The expected debate in Congress, however, follows regional--not partisan--lines. Those Western states with cheap hydropower oppose deregulation, while California and Northeastern consumers seek relief from high electricity bills. Midwesterners favor new life for obsolete coal-fired power plants, and Northeast residents want protection from the coal-generated pollution they say will drift over their cities. Representatives with nuclear power plants in their districts might try to compensate utilities for their investments in those plants, which are likely to be unprofitable in a deregulated market.

Increased competition could spur jobs but threaten R&D research

Industrial electricity users, more than homeowners, would probably realize savings from deregulation. One study predicts that increased competition would reduce electricity bills by as much as 43 percent, dramatically cutting costs for energy-intensive industries such as automobile manufacturing. If electricity is cheaper, residential consumers are not expected to increase their use, but industrial users--who make up 34 percent of the retail market--might.

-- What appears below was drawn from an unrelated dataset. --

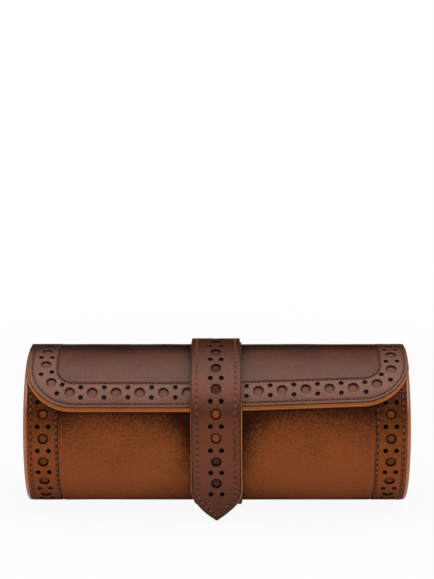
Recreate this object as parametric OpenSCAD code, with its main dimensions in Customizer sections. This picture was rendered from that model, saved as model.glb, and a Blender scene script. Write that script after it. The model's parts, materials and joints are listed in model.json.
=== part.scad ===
// Cylindrical leather watch roll: a stiff case for three watches, a flap over its top and a pointed strap.
// The case's axis lies along X, its front faces -Y, and the flat under the strap rests on z = 0.
// Angles are measured round that axis from the front, upwards, so the top is at 90 and the bottom at -90.

/* [Case] */
// Length of the case over its two rolled rims
case_length = 204; // [170:1:245]
// Radius of the case leather
case_radius = 41; // [34:0.1:49.5]
// Angle of the front lip, where the opening starts
lip_angle = 42; // [35:1:55]
// Angle of the flap's hinge at the upper back, where the opening ends
hinge_angle = 150; // [130:1:160]
// Thickness of the case leather and its perforated side bands
leather_t = 1.2; // [0.8:0.1:1.6]
// Thickness of the leather that shows through the perforations
underlay_t = 0.8; // [0.5:0.1:1.2]
// Thickness of the stiffening board
board_t = 1.4; // [1:0.1:2]
// Thickness of the suede lining
suede_t = 0.6; // [0.4:0.1:1]
// Width of the rolled rim at each end
rim_w = 2.2; // [1.6:0.1:3.5]
// Thickness of the binding on the front lip
binding_t = 1.1; // [0.6:0.1:2]

/* [Side bands] */
// Width of each perforated side band
band_w = 16.2; // [12:0.1:22]
// Distance from the case's end to the line of holes
band_hole_inset = 10.5; // [8:0.1:14]
// Distance round the case between large holes
band_pitch = 13; // [10:0.1:18]
// Angle of the first large hole
band_first_hole = 25; // [15:1:30]

/* [Perforation] */
// Diameter of a large hole
hole_d = 5.4; // [3:0.1:7]
// Diameter of a small hole
pip_d = 2.4; // [1.2:0.1:3]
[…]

At the heart of the deregulation controversy is the sticky issue of federalism: Should the federal government mandate nationwide electricity competition, leading residents in states where energy is less expensive to pay more? Federal oversight to govern competitive interstate electricity transmission and monitor pricing will be necessary. The DOE does not want a mandate on states to open their markets to competition, but House Republicans are pushing for one. A bill introduced by Rep. Dan Schaefer (R-Colo.), chair of the Commerce Committee's Subcommittee on Energy and Power, would give the states until December 2000 to implement retail competition.

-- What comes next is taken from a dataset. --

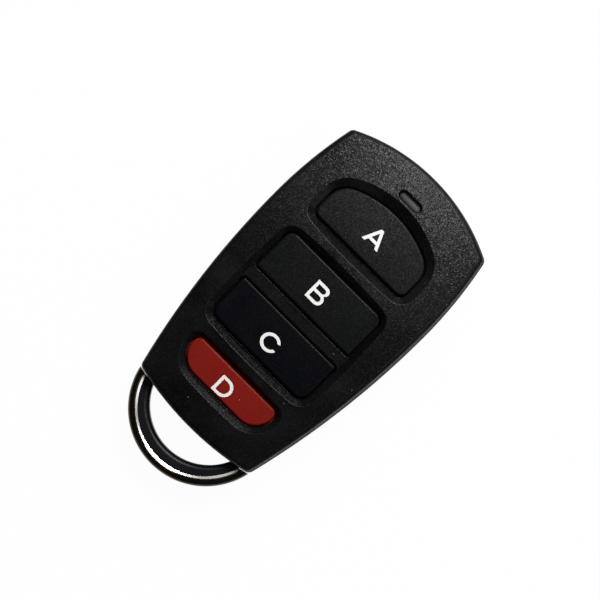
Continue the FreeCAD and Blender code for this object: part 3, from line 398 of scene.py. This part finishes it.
def moulded_plastic(slot, base, grain, depth, rubbed, dust):
    """Black ABS with spark-eroded grain, polished a little where it is held."""
    painted_pit_shade, painted_glint_shade, edge_wear_and_highlight_shade, edge_wear_and_highlight_share = 0.4, 4.0, 2.6, 0.5
    facet_polish, rubbed_polish = -0.08, -0.12
    haze_share, speck_share = dust * 0.012, dust * 0.35
    made, tree, shader = start_material(slot)
    edges = group_node(tree, "Rubbed edges", {"Width": rubbed})
    craters = group_node(tree, "Spark grain", {
        "Size": grain, "Depth": depth, "Tilt": CASE_TILT, "Normal": edges["Normal"]})
    slow = group_node(tree, "Slow tone", {"Size": 7.0 * MM})
    settled = group_node(tree, "Settled dust", {"Speck": 1.1 * MM})
    body = shades(tree, slow["Tone"], base, 0.8, 1.2)
    # Crater floors are painted darker as painted shade.
    body = mix_colours(tree, craters["Height"], lighter(base, painted_pit_shade), body)
    # Some facets are painted lighter as painted glints.
    body = mix_colours(tree, craters["Facet"], body, lighter(base, painted_glint_shade))
    # The edges are painted lighter, for wear and as a painted highlight.
    edge_wear_and_highlight_part = times(tree, edges["Mask"], edge_wear_and_highlight_share)
    body = mix_colours(tree, edge_wear_and_highlight_part, body, lighter(base, edge_wear_and_highlight_shade))
    body = mix_colours(tree, times(tree, settled["Haze"], haze_share), body, HAZE_COLOUR)
    body = mix_colours(tree, times(tree, settled["Specks"], speck_share), body, SPECK_COLOUR)
    broad = between(tree, slow["Polish"], CASE_ROUGHNESS - 0.03, CASE_ROUGHNESS + 0.04)
    rough = math_node(tree, "ADD", broad, times(tree, craters["Facet"], facet_polish))
    rough = math_node(tree, "ADD", rough, times(tree, edges["Mask"], rubbed_polish))
    facing = node(tree, "ShaderNodeLayerWeight", {"Blend": 0.5}).outputs["Facing"]
    glancing = spread(tree, facing, 0.75, 0.95, 0.0, GLANCING_ROUGHNESS)
    feed(tree, shader, {
        "Base Color": body,
        "Roughness": math_node(tree, "ADD", rough, glancing, True),
        "Normal": craters["Normal"],
        "Specular IOR Level": CASE_GLOSS})
    return made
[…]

Opponents of deregulation also cite environmental concerns. The first is whether cheaper energy will spur greater consumption, increasing output at coal production plants. A study by Resources for the Future predicts an increase in annual emissions of 349,000 tons of nitrogen oxide and 113.5 million tons of carbon dioxide by 2000. Rep. Frank Pallone Jr. (D-N.J.) introduced a bill last year that would bring old coal-fired plants under tighter federal air-quality standards.

Another concern is how increased competition would affect the fate of renewable energy. Wind, solar, and geothermal power can be more capital-intensive in the short term than coal or gas and may be threatened in a deregulated market. Schaefer's bill would require all electric-power generators to maintain "renewable-energy credits" equal to 2 percent of their generation, increasing to 4 percent by 2010.

A related fear is that energy companies will no longer invest in long-term R&D activities. In fact, the industry may already be preparing for deregulation by cutting costs wherever possible, including R&D. A report by the General Accounting Office indicated that from 1993 to 1996, electric utilities reduced their R&D spending about 33 percent, to $476 million.

Supporters of deregulating the electric-utility industry, some of whom predicted relatively easy passage of a bill last year, hope to get one through in 1997. Others do not expect any movement until 1998, they say, because there does not seem to be a groundswell of support to fix a system that some do not consider to be broken.